Concernant la deuxième critique qui porte sur le fait de faire émerger les voix des personnes opprimées, cette thématique n’est pas propre à la pédagogie critique féministe, mais on trouve également dans l’éthique du care, une référence aux voix. Néanmoins, dans le cas de la pédagogie critique, la critique féministe post-structuraliste, repose sur une méconnaissance de la pédagogie des opprimés. En effet, il ne s’agit pas pour Paulo Freire de faire en sorte que les opprimées expriment leur être authentique. Ce qui supposerait qu’il existe un tel sujet substantiel originaire. Or, ce qui caractérise l’opprimé, c’est sa conscience double, et le fait qu’il soit colonisé intérieurement par l’oppresseur. Il s’agit donc de prendre conscience de la manière dont les rapports sociaux nous colonisent. Il ne s’agit donc pas de faire « avouer » au sujet sa vérité, son être authentique originaire. Ce qui est une illusion. Il s’agit au contraire de prendre conscience que ce que l’on croit être son soi authentique n’est pas soi, mais l’effet d’une colonisation intérieure par les rapports sociaux de pouvoir.

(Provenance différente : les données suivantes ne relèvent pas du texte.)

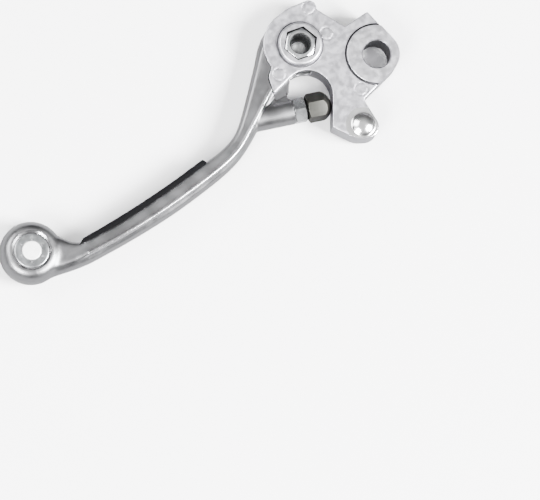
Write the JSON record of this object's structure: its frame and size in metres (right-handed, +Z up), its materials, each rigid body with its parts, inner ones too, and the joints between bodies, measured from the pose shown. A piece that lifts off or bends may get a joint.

Le soi authentique pour Paulo Freire ne se constitue que dans une praxis de transformation sociale.

 

 

L’ouvrage de Vanina Mozziconacci dépasse largement la question de la pédagogie féministe, pour se situer au niveau d’une réflexion historique et philosophique sur l’éducation féministe en s’appuyant sur une abondante bibliographie. L’autrice avance une proposition utopique originale concernant une éducation féministe reposant sur une conception matérialiste du care. Sur le plan de la pédagogie, son apport est entre autres de faire mieux connaître aux lectorat francophone, la pédagogie féministe, et en particulier les controverses entre pédagogie féministe et pédagogie critique au tournant des années 80/90.